右から5番目の方はジャン・インギさん、修士課程の1年制で、韓国からの留学生です。彼は「マスコンクリート」の解析をおこなっています。
コンクリートは固まるときに熱を出しますが、その熱でわずかに膨張します。普段はそれほど気にすることは無いのですが、ダムや橋などの巨大構造物はコンクリートの表面積の割合に対して体積が大きいため、中に熱がこもりやすく、中と外の温度差によってひび割れができることもあります。

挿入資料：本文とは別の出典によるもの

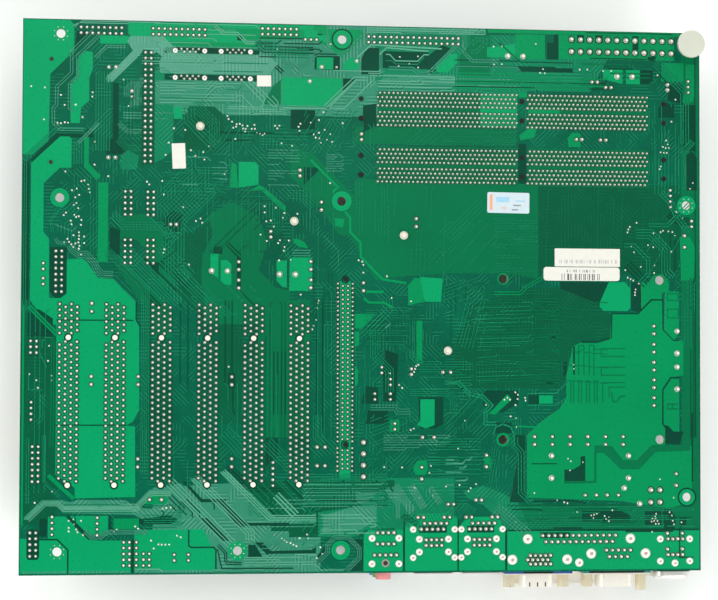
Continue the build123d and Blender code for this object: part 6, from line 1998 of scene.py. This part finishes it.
# ---- Rear ports ---------------------------------------------------------------------------
@dataclass
class PortDetails:
    """Contacts, bores and threads that the rear ports show from behind."""

    face: float = -7.22
    screw_end: float = -7.5
    long_screw_end: float = -9.2
    thread_steps: int = 5
    smooth: float = 35.0

    def contact_hole_with_painted_shade(self, shape: Shape, x: float, h: float, y: float, r: float, rim: float) -> None:
        """Adds one contact hole with its rim on a face that looks to the rear; its black bottom is painted
        shade.

        Args:
            shape: The shape that receives the faces.
            x: Centre along the rear edge.
            h: Height over the component side.
            y: The face's distance from the board's edge.
            r: Hole radius.
            rim: Rim radius.
        """
        at = (x, y, -BOARD_T - h)
        shape.lathe(at, [(rim, 0.0), (rim * 0.92, -0.1), (r, -0.1)], 12, 0, axis="y")
        # The shallow black dip inside the rim is painted shade for the hole's depth.
        shape.lathe(at, [(r, -0.1), (r * 0.9, 0.0), (0, 0.01)], 12, 1, axis="y")

    def d_ports(self) -> Shape:
        """Adds the contact holes of the two socket ports and the pins of the third.

        Returns:
            The contacts.
        """
        holes = Shape("port_contact_holes", GOLD, BLACK_LCP)
        for row, count in ((1.42, 13), (-1.42, 12)):
            for n in range(count):
                x = PARALLEL_X + (n - (count - 1) / 2) * CONTACT_PITCH
                self.contact_hole_with_painted_shade(holes, x, UPPER_PORT_H + row, self.face, 0.42, 0.62)
        for row, shift in ((1.98, 0.57), (0.0, -0.57), (-1.98, 0.57)):
            for n in range(5):
                x = VIDEO_X + (n - 2) * 2.29 + shift
                self.contact_hole_with_painted_shade(holes, x, LOWER_PORT_H + row, self.face, 0.36, 0.55)
        pin = [(0.95, 0.0), (0.9, -0.25), (0.66, -0.26), (0.66, -3.9), (0.4, -4.34), (0, -4.36)]
        for row, count in ((1.42, 5), (-1.42, 4)):
            for n in range(count):
                x = SERIAL_X + (n - (count - 1) / 2) * CONTACT_PITCH
                holes.lathe((x, -2.6, -BOARD_T - LOWER_PORT_H - row), pin, 14, 0, axis="y")
        return holes

    def shell_slots(self) -> Shape:
        """Adds dark slabs of painted shade in a shell's earthing dimples, and the sound stack's locating
        hole.

        Returns:
            The dimples' painted shade and the hole.
        """
        slots = Shape("shell_slots_and_post_hole", BLACK_LCP, TINNED_PAD, CAN)
        top = -BOARD_T - LOWER_PORT_H + 3.95
        # Three thin dark slabs on the shell: painted shade in its earthing dimples.
        for k in (-1, 0, 1):
            slot = box_outline(VIDEO_X + 3.6 * k - 0.28, -7.1, VIDEO_X + 3.6 * k + 0.28, -5.2)
            slots.prism(slot, top - 0.05, top + 0.03, 0)
        slots.ring(SOUND_X, 4.3, 1.05, 1.75, 0.16, 1)
        slots.lathe((SOUND_X, 4.3, 0.0), [(1.05, 0.165), (0, 0.16)], 20, 0)
        return slots

    def screws(self) -> Shape:
        """Adds the jack screws' threads, painted shade closing each bore, and the washers' chamfers round
        them.

        Returns:
            The threads, the bores' painted shade and the chamfers.
        """
        threads = Shape("jack_screw_threads", SCREW, BLACK_LCP)
        ends = [
            (VIDEO_X - JACK_SCREW_REACH, LOWER_PORT_H, self.screw_end),
            (VIDEO_X + JACK_SCREW_REACH, LOWER_PORT_H, self.screw_end),
            (SERIAL_X - JACK_SCREW_REACH, LOWER_PORT_H, self.screw_end),
            (SERIAL_X + JACK_SCREW_REACH, LOWER_PORT_H, self.long_screw_end),
            (PARALLEL_X - LONG_SCREW_REACH, UPPER_PORT_H, self.screw_end),
            (PARALLEL_X + LONG_SCREW_REACH, UPPER_PORT_H, self.screw_end),
        ]
        for x, h, end in ends:
            at = (x, end, -BOARD_T - h)
            turns = [(1.29, 0.05)]
            for k in range(self.thread_steps):
                turns += [(1.02, 0.3 + 0.7 * k), (1.28, 0.65 + 0.7 * k)]
            threads.lathe(at, turns, 16, 0, axis="y")
            # A black disc closes each bore: painted shade at its bottom.
            threads.lathe(at, [(1.28, 3.6), (0, 3.62)], 16, 1, axis="y")
            # The longest screw reaches furthest to the rear, so its chamfer keeps flush.
            face = 0.0 if end == self.long_screw_end else -0.01
            threads.lathe(at, [(1.32, face), (1.95, face), (2.25, 0.25)], 24, 0, axis="y")
        return threads

    def network(self) -> Shape:
        """Adds the network ports' spring wires and lamps, and the USB tongues' contacts.

        Returns:
            Wires, lamps, contacts and side springs.
        """
        wires = Shape("network_and_usb_contacts", GOLD, LATCH_PBT, CAN)
        for x in NETWORK_X:
            for k in range(8):
                at = x + (k - 3.5) * 1.02
                wire = [(at, 0.9, -BOARD_T - 18.8), (at, 2.0, -BOARD_T - 19.4), (at, 9.0, -BOARD_T - 22.6)]
                tube(wires, wire, 0.2, 6, 0)
            for side in (-1, 1):
                lamp = box_outline(x + side * 7.3 - 0.85, -0.78, x + side * 7.3 + 0.85, -0.5)
                wires.prism(lamp, -BOARD_T - 25.4, -BOARD_T - 24.0, 1)
            for h in (5.1, 12.3):
                tongue = -BOARD_T - h
                for k in (-3.5, -1.0, 1.0, 3.5):
                    strip = box_outline(x + k - 0.5, 1.0, x + k + 0.5, 9.5)
                    wires.prism(strip, tongue - 0.38, tongue - 0.3, 0)
                    nose = box_outline(x + k - 0.5, 0.6, x + k + 0.5, 1.0)
                    wires.prism(nose, tongue - 0.36, tongue + 0.6, 0)
                for k in (-3.2, 3.2):
                    spring = [(x + k - 0.9, -0.74), (x + k + 0.9, -0.74)]
                    spring += [(x + k + 0.7, 2.2), (x + k - 0.7, 2.2)]
                    wires.prism(spring, tongue - 2.74, tongue - 2.5, 2)
        return wires

    def round_ports(self) -> Shape:
        """Adds the round ports' contact holes and keys, and the sound jacks' inner rings.

        Returns:
            Contacts, keys and rings.
        """
        rounds = Shape("round_port_contacts", GOLD, BLACK_LCP, NICKEL)
        for h in (8.4, 21.2):
            for k in range(6):
                angle = math.radians(30 + 60 * k)
                at_x, at_h = ROUND_X + 2.45 * math.cos(angle), h + 2.45 * math.sin(angle)
                self.contact_hole_with_painted_shade(rounds, at_x, at_h, -2.92, 0.36, 0.5)
            key = box_outline(ROUND_X - 1.1, -2.97, ROUND_X + 1.1, -2.85)
            rounds.prism(key, -BOARD_T - h - 0.9, -BOARD_T - h + 0.9, 1)
        ring = [(2.35, 0.02), (2.3, -0.12), (1.84, -0.12), (1.78, 0.6), (1.78, 6.0)]
        for h in (6.2, 17.2, 28.2):
            rounds.lathe((SOUND_X, -3.4, -BOARD_T - h), ring, 28, 2, axis="y")
            rounds.lathe((SOUND_X, 4.2, -BOARD_T - h), [(1.76, 0.0), (0, 0.02)], 20, 1, axis="y")
        return rounds

    def build(self, board: Board) -> list[bpy.types.Object]:
        """Builds the five groups of details.

        Args:
            board: The board that carries them.

        Returns:
            The new objects.
        """
        shapes = (self.d_ports(), self.shell_slots(), self.screws(), self.network(), self.round_ports())
        return [shape.build(board, self.smooth) for shape in shapes]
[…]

こう言ったヒビ割れの起きる可能性のあるコンクリートを「マスコンクリート」と呼びます。
ひび割れは、構造物の脆弱性となりますから防がなければなりませんが、「どのように発生するのか」のメカニズムを知らなければ防ぐことはできません。
ジャンさんは、その予測をするためのモデリングを行い、モデリングの精度を上げるために実験値と、モデリングの誤差を出しています。
「なぜ日本で研究をしているのですか?」と聞くと、彼は「大学を決める時、4年国費で留学すれば月12万、お金もらえ、さらに学費を全部出してくれるから」と教えてくれました。
最後の方は櫨(はじ)辰也さん、学部の4年生です。
櫨さんは、湿度と、セメントと水の配合割合を少しずつ変えながらセメントペーストを使い、脱型の時期と、縮み方の比較を行っています。

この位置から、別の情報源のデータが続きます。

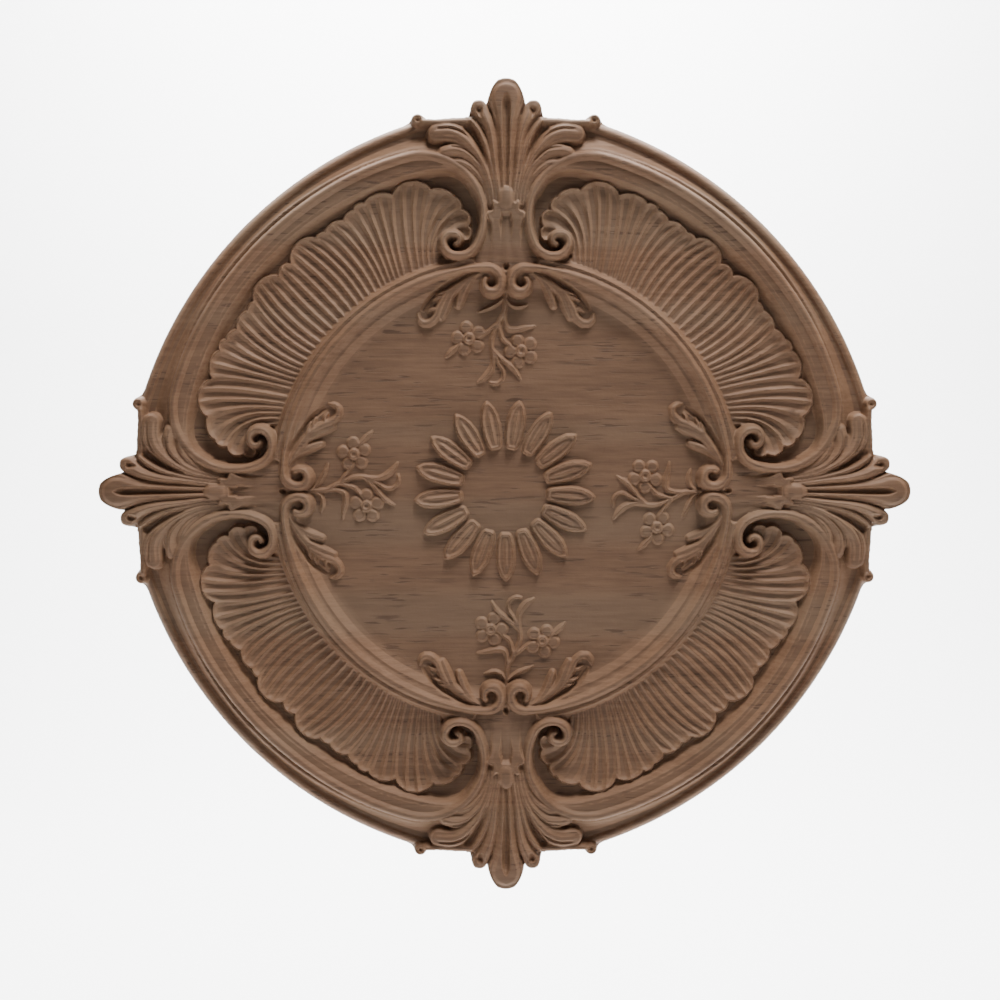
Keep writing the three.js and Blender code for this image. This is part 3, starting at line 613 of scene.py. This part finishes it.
def lay_rosette(grid):
    """Turning petals, each lying on the next one round."""
    length = ROSETTE_RADIUS - ROSETTE_EYE
    radius = np.hypot(grid.u + ROSETTE_SHIFT, grid.v)
    angle = np.degrees(np.arctan2(grid.v, grid.u + ROSETTE_SHIFT))
    height = np.full(grid.h.shape, FIELD)
    for k in range(PETALS):
        middle = FIRST_PETAL + 360 * k / PETALS
        turn = np.radians(np.mod(angle - middle + 180, 360) - 180)
        across = radius * np.sin(turn)
        along = radius * np.cos(turn) - ROSETTE_EYE
        half = profile(along / length, PETAL_WIDTH)
        share = across / half
        inside = (along > 0) & (along < length) & (np.abs(share) < 1) & (np.abs(turn) < 0.6)
        edge = np.minimum(half * (1 - np.abs(share)), np.minimum(along, 0.55 * (length - along)))
        rim = 1.1 * np.exp(-((edge - 0.75) / 0.62) ** 2)
        rib = 1.1 * np.exp(-(across / 0.75) ** 2)
        rib *= ramp(along / length, 0.04, 0.2) * ramp(along / length, 0.86, 0.6)
        petal = FIELD + 1.5 + 0.75 * share + rim + rib
        petal = FIELD + (petal - FIELD) * np.clip(edge / 0.3, 0, 1) ** 0.5
        height = np.where(inside, np.maximum(height, petal), height)
    grid.h = np.maximum(grid.h, height)


# The whole relief

def quarter_relief(cell):
    """Heights and outline distance of the quarter right of and above the centre."""
    grid = Grid(-MARGIN_CELLS * cell, QUARTER_REACH, cell)
    lay_ground(grid)
    lay_frame(grid)
    lay_shell(grid)
    lay_shaft(grid)
    lay_volute(grid)
    lay_torus(grid)
    lay_sprigs(grid)
    lay_finial(grid)
    lay_calyx(grid)
    lay_knob(grid)
    above = grid.v >= grid.u
    grid.h = np.where(above, grid.h, grid.h.T)
    off, _ = grid.nearest(outline(), 12)
    inside = np.where(np.isfinite(off), -off, np.where(inside_rim(grid) > 0, 9, -9))
    return grid, np.where(above, inside, inside.T)


def outline():
    """Outline over the octant, with both ends carried on past the mirror lines."""
    angles = np.radians(np.linspace(RIM_START, 43, 200))
    rim = RIM_CENTRE + RIM_RADIUS * np.stack([np.cos(angles), np.sin(angles)], axis=-1)
    finial = smooth_line(np.array(OUTLINE, float), 4)
    left = finial[1:8] * [-1, 1]
    return np.concatenate([left[::-1], finial, rim])


def unfold(quarter):
    """All four quarters from one, without its margin past both axes."""
    quarter = quarter[MARGIN_CELLS:, MARGIN_CELLS:]
    half = np.concatenate([quarter[:0:-1], quarter], axis=0)
    return np.concatenate([half[:, :0:-1], half], axis=1)


def whole_relief(cell):
    """Grid with the heights of the whole carving, and the distance inside its outline."""
    quarter, inside = quarter_relief(cell)
    reach = quarter.axis[-1]
    whole = Grid(-reach, reach, cell)
    whole.h = unfold(quarter.h)
    spray = Grid(*SPRAY_WINDOW, cell)
    lay_spray(spray)
    fold_spray(whole, spray)
    middle = whole.window(np.zeros((1, 2)), ROSETTE_RADIUS + 5)
    centre = Grid(whole.axis[middle[0].start], whole.axis[middle[0].stop - 1], cell)
    lay_rosette(centre)
    whole.h[middle] = np.maximum(whole.h[middle], centre.h)
    return whole, unfold(inside)


def fold_spray(whole, spray):
    """Lays the upper spray at all four sides, mirrored over both diagonals."""
    u, v = whole.u, whole.v
    side = np.abs(u) > np.abs(v)
    across = np.where(side, v, u) * np.where(np.where(side, u, v) < 0, -1, 1)
    up = np.where(side, np.abs(u), np.abs(v))
    i = (across - spray.low) / spray.cell
    j = (up - spray.low) / spray.cell
    near = (i > 0) & (i < len(spray.axis) - 2) & (j > 0) & (j < len(spray.axis) - 2)
    i, j = i[near], j[near]
    i0, j0 = i.astype(int), j.astype(int)
    fi, fj = i - i0, j - j0
    height = ((1 - fi) * (1 - fj) * spray.h[i0, j0] + fi * (1 - fj) * spray.h[i0 + 1, j0]
              + (1 - fi) * fj * spray.h[i0, j0 + 1] + fi * fj * spray.h[i0 + 1, j0 + 1])
    whole.h[near] = np.maximum(whole.h[near], height)


def soften(heights, radius):
    """Heights blurred a little, as a carved and sanded surface is."""
    reach = int(3 * radius) + 1
    kernel = np.exp(-0.5 * (np.arange(-reach, reach + 1) / radius) ** 2)
    kernel /= kernel.sum()
    for axis in (0, 1):
        margins = [(0, 0), (0, 0)]
        margins[axis] = (reach, reach)
        padded = np.pad(heights, margins, mode="edge")
        index = np.arange(heights.shape[axis])
        heights = sum(weight * np.take(padded, index + k, axis=axis) for k, weight in enumerate(kernel))
    return heights


# Mesh

def relief_mesh(cell, softness):
    """The carved face as a mesh of the grid, trimmed to the outline, in metres."""
    grid, inside = whole_relief(cell)
    heights = soften(grid.h, softness / cell)
    slope_u, slope_v = np.gradient(inside, cell)
    steep = np.maximum(np.hypot(slope_u, slope_v), 0.3)
    snap = np.abs(inside) <= 0.5 * cell
    shift = np.where(snap, inside / steep ** 2, 0)
    u = grid.u - shift * slope_u
    v = grid.v - shift * slope_v
    kept = (inside > 0) | snap
    index = np.full(grid.h.shape, -1)
    index[kept] = np.arange(kept.sum())
    corners = four_corners(index)
    depths = four_corners(inside)
    quads = chosen_faces(corners, depths)
    cut_cells = []
    for missing in range(4):
        others = [(missing + k) % 4 for k in (1, 2, 3)]
        three_corners = [corners[k] for k in others]
        three_depths = [depths[k] for k in others]
        cut_cells.append(chosen_faces(three_corners, three_depths, corners[missing] < 0))
    triangles = np.concatenate(cut_cells)
    starts = np.concatenate([np.arange(len(quads)) * 4, quads.size + np.arange(len(triangles)) * 3])
    loops = np.concatenate([quads.ravel(), triangles.ravel()])
    places = np.stack([u[kept], -heights[kept], v[kept]], axis=-1) / 1000
    mesh = bpy.data.meshes.new(NODE + "_face")
    mesh.vertices.add(len(places))
    mesh.vertices.foreach_set("co", places.astype(np.float32).ravel())
    mesh.loops.add(len(loops))
    mesh.loops.foreach_set("vertex_index", loops.astype(np.int32))
    mesh.polygons.add(len(starts))
    mesh.polygons.foreach_set("loop_start", starts.astype(np.int32))
    mesh.update(calc_edges=True)
    mesh.validate()
    return mesh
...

セメントペーストは、長く型に入れておくと強度は出ますが、縮みます。逆に型に入れる時間が短いと縮みにくいですが強度は出ません。
今のところ、水が少ないセメントほど、養生期間が短くて済むということがわかっていますが、セメントの種類を変えていろいろ試しているところだそうです。
「なぜこの研究を?」と聞くと、「もともと材料に興味がありました。でも、コンクリートのような一般的な材料であっても強度の仕組みや物性について、メカニズムがあまりわかっていないことに驚いたからです」と答えていただきました。
身の回りには無数のコンクリート建造物があり、我々の生活はコンクリートなしには成り立ちません。彼らのような研究者が、世の中を変えていくのでしょうか。とても楽しみです。